[Problem to solve]
Write out the listing below again, precisely as it is given.

[Dataset section]
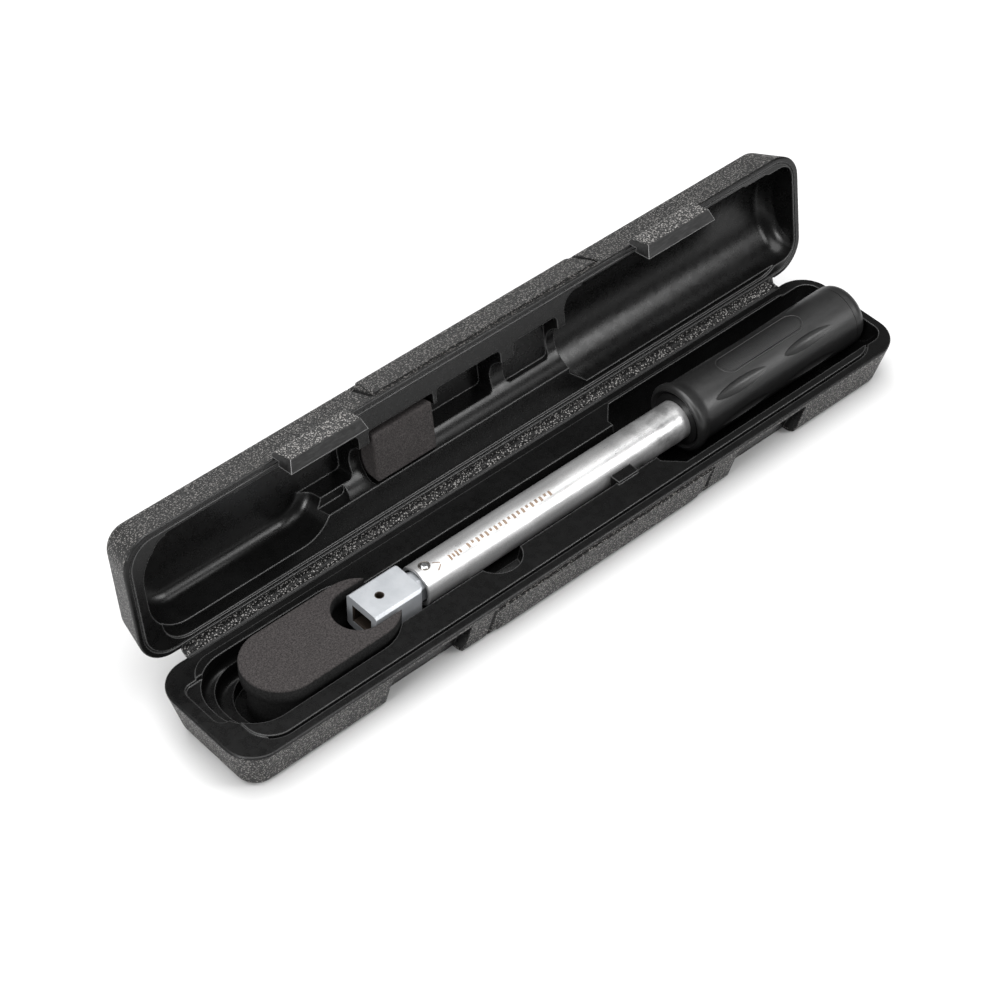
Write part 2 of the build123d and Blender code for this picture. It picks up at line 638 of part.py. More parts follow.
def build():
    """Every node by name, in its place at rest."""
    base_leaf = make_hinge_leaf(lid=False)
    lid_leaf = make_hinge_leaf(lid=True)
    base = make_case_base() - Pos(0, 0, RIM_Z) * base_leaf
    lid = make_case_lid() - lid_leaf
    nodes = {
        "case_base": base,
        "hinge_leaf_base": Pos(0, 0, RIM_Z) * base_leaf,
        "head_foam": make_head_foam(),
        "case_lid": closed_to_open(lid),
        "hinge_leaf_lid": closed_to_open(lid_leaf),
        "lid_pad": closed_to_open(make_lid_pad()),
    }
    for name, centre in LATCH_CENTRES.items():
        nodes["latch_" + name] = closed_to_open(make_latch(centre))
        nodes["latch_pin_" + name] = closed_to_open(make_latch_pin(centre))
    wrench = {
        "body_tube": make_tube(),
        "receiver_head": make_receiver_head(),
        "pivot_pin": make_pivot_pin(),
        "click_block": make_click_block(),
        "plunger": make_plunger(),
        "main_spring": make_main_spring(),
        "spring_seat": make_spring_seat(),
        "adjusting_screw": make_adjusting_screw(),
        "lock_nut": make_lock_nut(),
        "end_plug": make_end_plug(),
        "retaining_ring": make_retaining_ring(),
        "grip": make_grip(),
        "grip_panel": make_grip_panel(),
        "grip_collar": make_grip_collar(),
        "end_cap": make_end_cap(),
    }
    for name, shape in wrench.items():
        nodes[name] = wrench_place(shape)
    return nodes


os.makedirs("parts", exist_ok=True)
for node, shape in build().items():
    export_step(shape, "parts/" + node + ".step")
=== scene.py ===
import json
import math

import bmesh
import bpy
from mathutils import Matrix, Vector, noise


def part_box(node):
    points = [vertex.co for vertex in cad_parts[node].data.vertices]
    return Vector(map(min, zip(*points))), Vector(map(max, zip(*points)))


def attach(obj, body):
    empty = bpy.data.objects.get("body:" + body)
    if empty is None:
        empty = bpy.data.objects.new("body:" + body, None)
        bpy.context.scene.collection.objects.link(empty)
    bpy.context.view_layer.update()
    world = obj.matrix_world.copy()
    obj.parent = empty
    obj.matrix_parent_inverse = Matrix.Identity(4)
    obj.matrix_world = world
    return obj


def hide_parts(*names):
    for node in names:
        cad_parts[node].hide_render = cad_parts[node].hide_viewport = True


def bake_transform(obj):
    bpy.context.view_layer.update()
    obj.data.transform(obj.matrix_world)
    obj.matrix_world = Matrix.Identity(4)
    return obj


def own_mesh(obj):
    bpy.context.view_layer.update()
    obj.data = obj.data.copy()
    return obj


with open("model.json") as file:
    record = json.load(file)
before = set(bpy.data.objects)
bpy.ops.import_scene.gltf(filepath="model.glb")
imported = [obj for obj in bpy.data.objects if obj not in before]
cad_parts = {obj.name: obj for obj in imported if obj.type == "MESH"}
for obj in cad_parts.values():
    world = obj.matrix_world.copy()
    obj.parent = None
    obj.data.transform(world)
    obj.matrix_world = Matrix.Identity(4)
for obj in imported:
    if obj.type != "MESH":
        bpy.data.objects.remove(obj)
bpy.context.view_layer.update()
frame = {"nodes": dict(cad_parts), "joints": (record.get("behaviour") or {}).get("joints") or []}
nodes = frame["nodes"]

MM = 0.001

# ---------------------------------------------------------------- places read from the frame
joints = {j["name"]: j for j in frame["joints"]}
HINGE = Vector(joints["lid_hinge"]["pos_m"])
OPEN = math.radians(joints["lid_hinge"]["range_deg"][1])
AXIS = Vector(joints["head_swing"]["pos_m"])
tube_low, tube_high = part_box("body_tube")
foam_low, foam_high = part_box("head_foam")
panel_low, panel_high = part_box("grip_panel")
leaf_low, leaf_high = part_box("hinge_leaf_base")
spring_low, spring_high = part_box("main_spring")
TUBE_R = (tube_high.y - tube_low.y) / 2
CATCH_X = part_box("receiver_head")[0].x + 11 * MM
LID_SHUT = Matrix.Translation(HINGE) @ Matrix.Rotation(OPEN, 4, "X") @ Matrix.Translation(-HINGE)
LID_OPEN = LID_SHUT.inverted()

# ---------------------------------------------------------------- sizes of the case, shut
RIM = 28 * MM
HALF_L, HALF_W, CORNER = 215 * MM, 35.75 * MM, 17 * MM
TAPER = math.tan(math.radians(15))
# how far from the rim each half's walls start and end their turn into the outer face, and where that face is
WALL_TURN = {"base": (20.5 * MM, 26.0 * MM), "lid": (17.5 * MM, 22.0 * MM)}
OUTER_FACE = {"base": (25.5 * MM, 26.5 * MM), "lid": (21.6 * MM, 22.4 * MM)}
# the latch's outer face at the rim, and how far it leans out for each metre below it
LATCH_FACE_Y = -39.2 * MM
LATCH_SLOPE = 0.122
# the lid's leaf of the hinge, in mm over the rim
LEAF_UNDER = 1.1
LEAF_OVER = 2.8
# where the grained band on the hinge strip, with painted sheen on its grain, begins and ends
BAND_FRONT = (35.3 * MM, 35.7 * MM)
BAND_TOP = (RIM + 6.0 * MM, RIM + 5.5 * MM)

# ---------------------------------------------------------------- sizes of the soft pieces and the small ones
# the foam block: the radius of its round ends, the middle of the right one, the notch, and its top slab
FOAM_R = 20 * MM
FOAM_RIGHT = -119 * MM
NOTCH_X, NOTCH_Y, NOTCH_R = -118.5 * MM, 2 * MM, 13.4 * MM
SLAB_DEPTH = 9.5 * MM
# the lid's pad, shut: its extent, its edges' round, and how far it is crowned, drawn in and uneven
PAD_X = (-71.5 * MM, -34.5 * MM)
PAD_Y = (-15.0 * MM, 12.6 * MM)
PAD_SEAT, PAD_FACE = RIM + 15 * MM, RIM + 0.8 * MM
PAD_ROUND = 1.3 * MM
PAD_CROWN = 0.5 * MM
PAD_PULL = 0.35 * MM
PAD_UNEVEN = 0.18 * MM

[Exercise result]
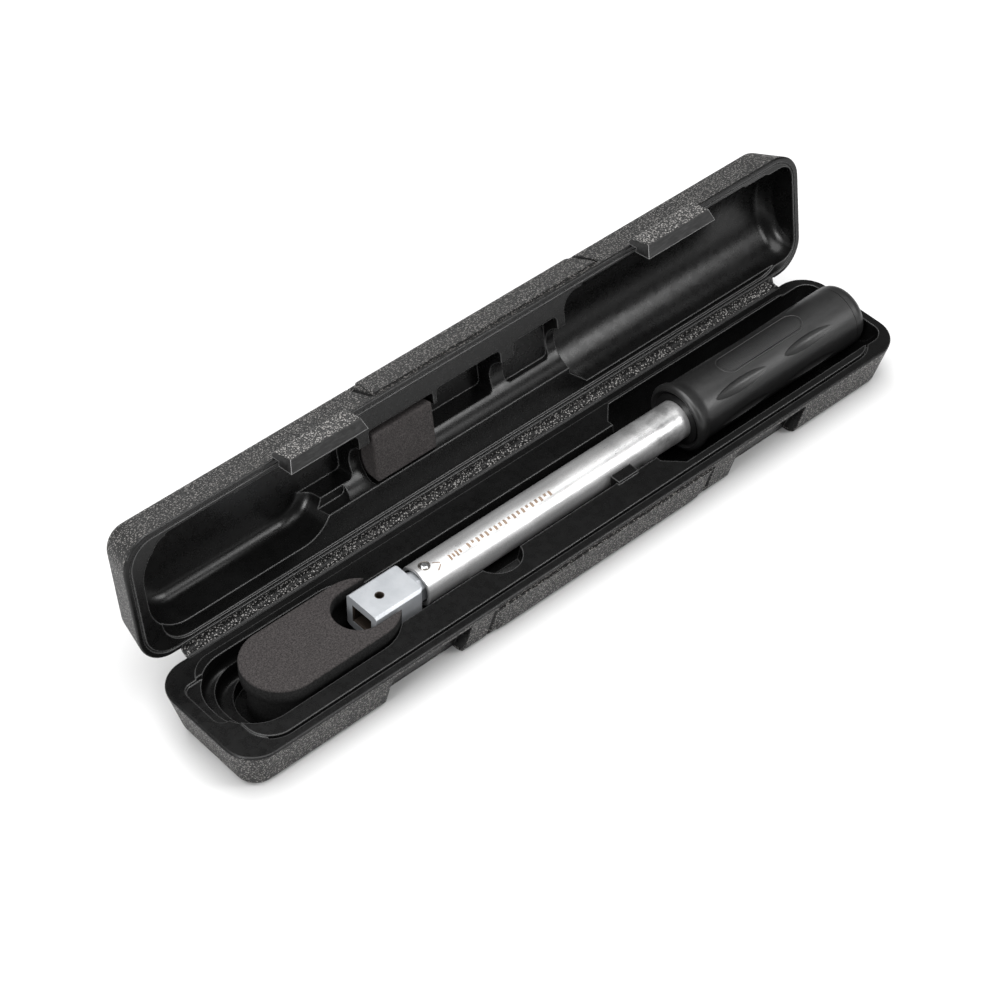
Write part 2 of the build123d and Blender code for this picture. It picks up at line 638 of part.py. More parts follow.
def build():
    """Every node by name, in its place at rest."""
    base_leaf = make_hinge_leaf(lid=False)
    lid_leaf = make_hinge_leaf(lid=True)
    base = make_case_base() - Pos(0, 0, RIM_Z) * base_leaf
    lid = make_case_lid() - lid_leaf
    nodes = {
        "case_base": base,
        "hinge_leaf_base": Pos(0, 0, RIM_Z) * base_leaf,
        "head_foam": make_head_foam(),
        "case_lid": closed_to_open(lid),
        "hinge_leaf_lid": closed_to_open(lid_leaf),
        "lid_pad": closed_to_open(make_lid_pad()),
    }
    for name, centre in LATCH_CENTRES.items():
        nodes["latch_" + name] = closed_to_open(make_latch(centre))
        nodes["latch_pin_" + name] = closed_to_open(make_latch_pin(centre))
    wrench = {
        "body_tube": make_tube(),
        "receiver_head": make_receiver_head(),
        "pivot_pin": make_pivot_pin(),
        "click_block": make_click_block(),
        "plunger": make_plunger(),
        "main_spring": make_main_spring(),
        "spring_seat": make_spring_seat(),
        "adjusting_screw": make_adjusting_screw(),
        "lock_nut": make_lock_nut(),
        "end_plug": make_end_plug(),
        "retaining_ring": make_retaining_ring(),
        "grip": make_grip(),
        "grip_panel": make_grip_panel(),
        "grip_collar": make_grip_collar(),
        "end_cap": make_end_cap(),
    }
    for name, shape in wrench.items():
        nodes[name] = wrench_place(shape)
    return nodes


os.makedirs("parts", exist_ok=True)
for node, shape in build().items():
    export_step(shape, "parts/" + node + ".step")
=== scene.py ===
import json
import math

import bmesh
import bpy
from mathutils import Matrix, Vector, noise


def part_box(node):
    points = [vertex.co for vertex in cad_parts[node].data.vertices]
    return Vector(map(min, zip(*points))), Vector(map(max, zip(*points)))


def attach(obj, body):
    empty = bpy.data.objects.get("body:" + body)
    if empty is None:
        empty = bpy.data.objects.new("body:" + body, None)
        bpy.context.scene.collection.objects.link(empty)
    bpy.context.view_layer.update()
    world = obj.matrix_world.copy()
    obj.parent = empty
    obj.matrix_parent_inverse = Matrix.Identity(4)
    obj.matrix_world = world
    return obj


def hide_parts(*names):
    for node in names:
        cad_parts[node].hide_render = cad_parts[node].hide_viewport = True


def bake_transform(obj):
    bpy.context.view_layer.update()
    obj.data.transform(obj.matrix_world)
    obj.matrix_world = Matrix.Identity(4)
    return obj


def own_mesh(obj):
    bpy.context.view_layer.update()
    obj.data = obj.data.copy()
    return obj


with open("model.json") as file:
    record = json.load(file)
before = set(bpy.data.objects)
bpy.ops.import_scene.gltf(filepath="model.glb")
imported = [obj for obj in bpy.data.objects if obj not in before]
cad_parts = {obj.name: obj for obj in imported if obj.type == "MESH"}
for obj in cad_parts.values():
    world = obj.matrix_world.copy()
    obj.parent = None
    obj.data.transform(world)
    obj.matrix_world = Matrix.Identity(4)
for obj in imported:
    if obj.type != "MESH":
        bpy.data.objects.remove(obj)
bpy.context.view_layer.update()
frame = {"nodes": dict(cad_parts), "joints": (record.get("behaviour") or {}).get("joints") or []}
nodes = frame["nodes"]

MM = 0.001

# ---------------------------------------------------------------- places read from the frame
joints = {j["name"]: j for j in frame["joints"]}
HINGE = Vector(joints["lid_hinge"]["pos_m"])
OPEN = math.radians(joints["lid_hinge"]["range_deg"][1])
AXIS = Vector(joints["head_swing"]["pos_m"])
tube_low, tube_high = part_box("body_tube")
foam_low, foam_high = part_box("head_foam")
panel_low, panel_high = part_box("grip_panel")
leaf_low, leaf_high = part_box("hinge_leaf_base")
spring_low, spring_high = part_box("main_spring")
TUBE_R = (tube_high.y - tube_low.y) / 2
CATCH_X = part_box("receiver_head")[0].x + 11 * MM
LID_SHUT = Matrix.Translation(HINGE) @ Matrix.Rotation(OPEN, 4, "X") @ Matrix.Translation(-HINGE)
LID_OPEN = LID_SHUT.inverted()

# ---------------------------------------------------------------- sizes of the case, shut
RIM = 28 * MM
HALF_L, HALF_W, CORNER = 215 * MM, 35.75 * MM, 17 * MM
TAPER = math.tan(math.radians(15))
# how far from the rim each half's walls start and end their turn into the outer face, and where that face is
WALL_TURN = {"base": (20.5 * MM, 26.0 * MM), "lid": (17.5 * MM, 22.0 * MM)}
OUTER_FACE = {"base": (25.5 * MM, 26.5 * MM), "lid": (21.6 * MM, 22.4 * MM)}
# the latch's outer face at the rim, and how far it leans out for each metre below it
LATCH_FACE_Y = -39.2 * MM
LATCH_SLOPE = 0.122
# the lid's leaf of the hinge, in mm over the rim
LEAF_UNDER = 1.1
LEAF_OVER = 2.8
# where the grained band on the hinge strip, with painted sheen on its grain, begins and ends
BAND_FRONT = (35.3 * MM, 35.7 * MM)
BAND_TOP = (RIM + 6.0 * MM, RIM + 5.5 * MM)

# ---------------------------------------------------------------- sizes of the soft pieces and the small ones
# the foam block: the radius of its round ends, the middle of the right one, the notch, and its top slab
FOAM_R = 20 * MM
FOAM_RIGHT = -119 * MM
NOTCH_X, NOTCH_Y, NOTCH_R = -118.5 * MM, 2 * MM, 13.4 * MM
SLAB_DEPTH = 9.5 * MM
# the lid's pad, shut: its extent, its edges' round, and how far it is crowned, drawn in and uneven
PAD_X = (-71.5 * MM, -34.5 * MM)
PAD_Y = (-15.0 * MM, 12.6 * MM)
PAD_SEAT, PAD_FACE = RIM + 15 * MM, RIM + 0.8 * MM
PAD_ROUND = 1.3 * MM
PAD_CROWN = 0.5 * MM
PAD_PULL = 0.35 * MM
PAD_UNEVEN = 0.18 * MM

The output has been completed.